Tayfun ATAY / RADİKAL
Ayşe, Arman'ı da Alişan'ı da aşar
Ayşe Özyılmazel’in belirgin bir Ayşe Arman etkileşimi (ben
‘taklit’i dememekten yanayım) içerdiği üzerine çok söylenip
yazıldı. Ayşe’nin bir yandan Arman-vari bir gazetecilik peşinde
olduğu düşünülebilir. Bunun hakkını ne kadar vereceği de hararetle
tartışılabilir. Ama kanımca onun varmak isteyebileceği esas hedef
olarak Arman’dan ziyade Avşar’ın performasını işaret etmek
gerek.
Ayşe bir ‘Hülya’ olacak demiyorum. Söylemek istediğim, Ayşe’yi
gazetecilik, daha doğrusu köşe yazarlığının ‘kesmediği’... Bu da
onu ‘etkileşimsel’ bakımdan Avşar’ı baz alarak değerlendirmenin
daha uygun olacağını düşündürüyor.
Hülya Avşar bu memlekette ‘herkes her şey olabilir, her şeyi
yapabilir’ ilkesini hayata geçirmede kendi alanında öncü
figürlerden biri. Her alandan (siyaset, sanat, edebiyat, spor,
sağlık, bilim, din, vd.) irili-ufaklı pek çok başka isim de var
tabii böyle. Yine tabii ki sadece bu coğrafyayla sınırlı bir
olgudan da bahsetmiyoruz. Modern toplumun özelleşme ve uzmanlaşmaya
dayalı ‘farklılaşma’ ilkesinden postmodern dünyada yüzgeri edilmesi
(de-differentiation) sonucu ortaya çıkan evrensel bir gelişme söz
konusu olan. Kitle kültürü, tüketim kültürü, görsel kültür gibi
dinamiklerce de teşvik edilen bir gelişme bu...

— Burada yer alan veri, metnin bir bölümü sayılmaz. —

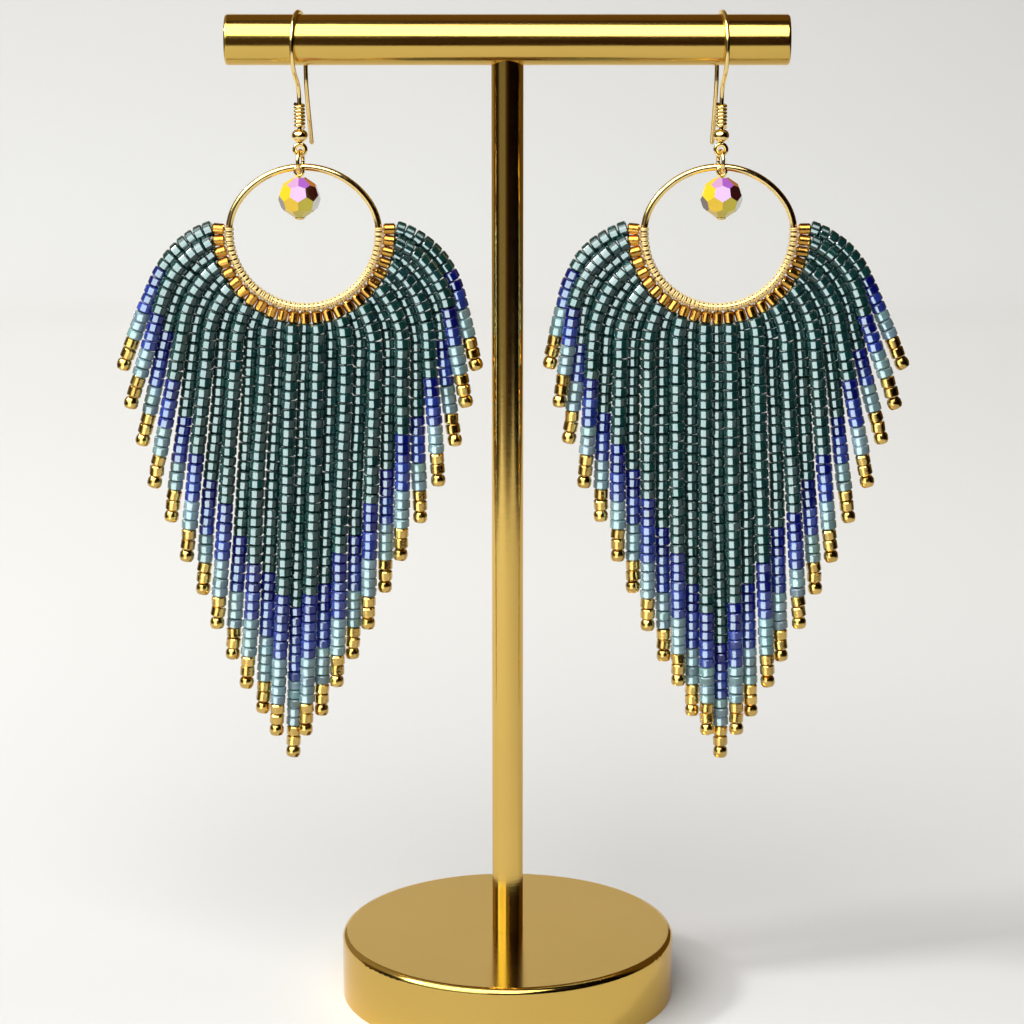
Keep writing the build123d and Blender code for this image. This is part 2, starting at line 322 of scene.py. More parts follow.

Teorik parantezi kapatalım ve Avşar üzerinden devam ederek
somutlaştıralım. O, malum, 1982’de güzellik yarışmasındaki
sansasyonel birinciliğiyle önünde açılan yolda sinema, dizi,
tiyatro oyunculukları da çıkardı; şarkıcılık da yaptı; televizyon
sunucusu olarak da (hem eğlence-şov, hem de aktüel-tartışma
formatlarında) karşımıza geldi; gazete köşe yazarı da oldu.
Ayşe Özyılmazel esas bu istikamette bir ikbal arayışının insanı.
Sadece gazeteci değil her şey olabilir, her işe soyunabilir o.
Çoktan ‘şarkıcı’ zaten... Televizyona da hanidir aşina ama en son
geçen hafta Alişan’la bir sabah programına (Ayşe & Alişan)
başlayarak bu meşgaleyi de iyice kristalleştirdi. Gerisi
gelecektir. Sinema filmi mutlaka bekleyin, dizisine hazır
olun!..
Ayşe’nin ‘eril’ karşılığı olarak benim aklıma gelen isim, Rasim
Ozan Kütahyalı. ‘Liberal-politik’ köşe yazarı olarak tanınıp
ekranların polemiksel tartışma programlarındaki performansıyla
ününü perçinledi o da... Sonra magazine ve eğlenceye yatkın
(‘Yerden Göğe’ gibi) ‘tartışma-şov’larda belirdi. Nihayet
şimdilerde futbol yorumculuğunu da eklemiş olarak yoluna devam
ediyor.
Sözü Rasim’e niye mi getirdim? Ayşe’nin yeni televizyon programıyla
ilgili bu... Orada biraz bocalıyor gibi geldi bana. Bu işte daha
tecrübeli olan Alişan’ın yörüngesinde ve tutuk biraz. Yer yer o
tatlı ve cezbedici fütursuzluğunu sergilese de tam olarak kendini
bulamadığı izlenimi veriyor.
‘Terkip’ uygun değil diye düşünüyorum. Alişan iyi niyetli olsa da
Ayşe ile ‘kültürel kimya’ları çok uyuşmuyor. Mazbut ve ‘pastoral’
bir tip Alişan. Ayşe ise kozmopolit ve kabına sığmaz... O yüzden
Rasim Ozan, benim Ayşe için önereceğim isim. İkisi birlikte
mükemmel müzik-eğlence programı da yaparlar, tartışma programı da
yaparlar, hatta futbol programı da yaparlar.
‘Zamanın ruhu’ ikisinde daha iyi tecelli eder.